Somalia has lacked a functioning central government since 1991 and is home to insurgents and pirates, who prey on shipping in the Indian Ocean despite international naval patrols. Sharmarke's UN-backed administration controls only part of the capital, Mogadishu.
Obama's plan for Afghanistan marked a "sea change in international support to troubled countries", wrote Sharmarke. "What is so startling is that all the conclusions are as true about Somalia as they are about Afghanistan." Obama announced this week that the United States would send 30,000 more troops to Afghanistan to combat Taliban insurgency, as well as measures aimed at ending corruption and promoting local accountability before a US withdrawal.
"Piracy and the growth of Islamic extremism are not the natural state of being. They are but symptoms of an underlying malaise - the absence of government and hope," Sharmarke said. "The irony is that it would cost only a quarter of what is being spent right now on the warships trying to combat piracy, to fund our plan and actually solve the problems rather than simply chasing them round the Indian Ocean," he said.
The Horn of Africa state hit the headlines again this week when a suicide bomber struck a medical graduation ceremony and killed at least 22 people, including three government ministers, several doctors, students and their relatives. Western security agencies say Somalia has become a safe haven for militants, including foreign jihadists, who are using it to plot attacks across the impoverished region and beyond.
Fighting has killed at least 19,000 civilians since the start of 2007 and driven another 1.5 million from their homes, triggering one of the world's worst humanitarian disasters.
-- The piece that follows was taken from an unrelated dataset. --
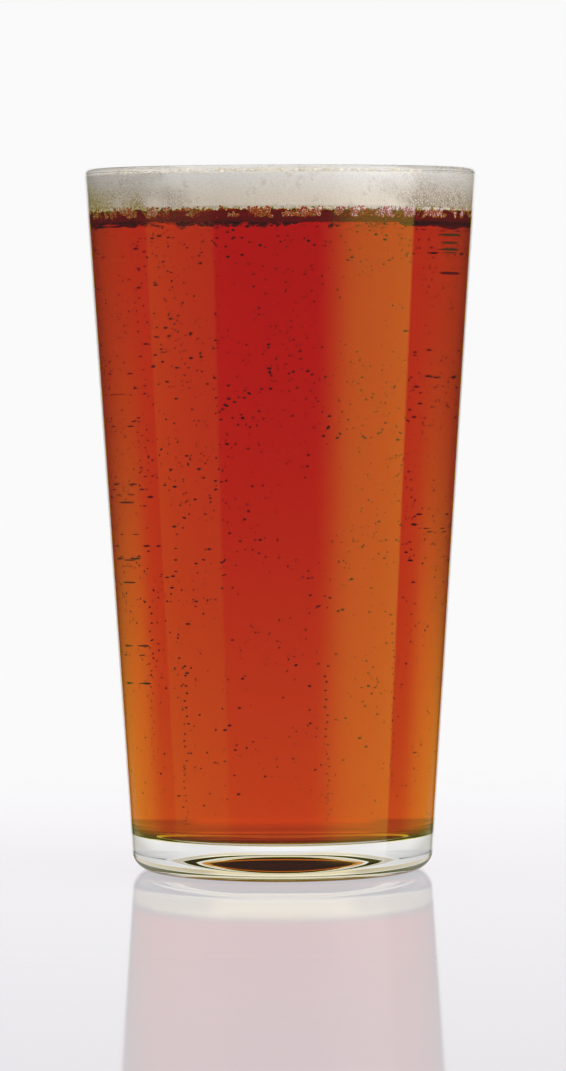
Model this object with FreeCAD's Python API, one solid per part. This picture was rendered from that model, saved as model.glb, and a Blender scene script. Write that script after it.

Sharmarke agreed regional stability was increasingly at stake, and said his administration first needed help to restore effective government and train its security forces.
Second, he said, the world must restore and enforce the nation's economic exclusion zone so it could use its own potential wealth of fish, oil and gas to fund its future. "Our fishermen currently watch as other countries plunder our waters," the prime minister said. "Whilst we condemn it outright, it is no wonder these angry and desperate people resort to 'fishing' for ships instead."
Thirdly, he called for a large civil programme to train young Somalis and set up legitimate commercial livelihoods. He did not give any estimate of how much this might cost. Sharmarke said the same principles had been used to great effect in other troubled places that harboured threats to UK national security such as Northern Ireland, Iraq and Afghanistan, and asked why they had never been tried in Somalia.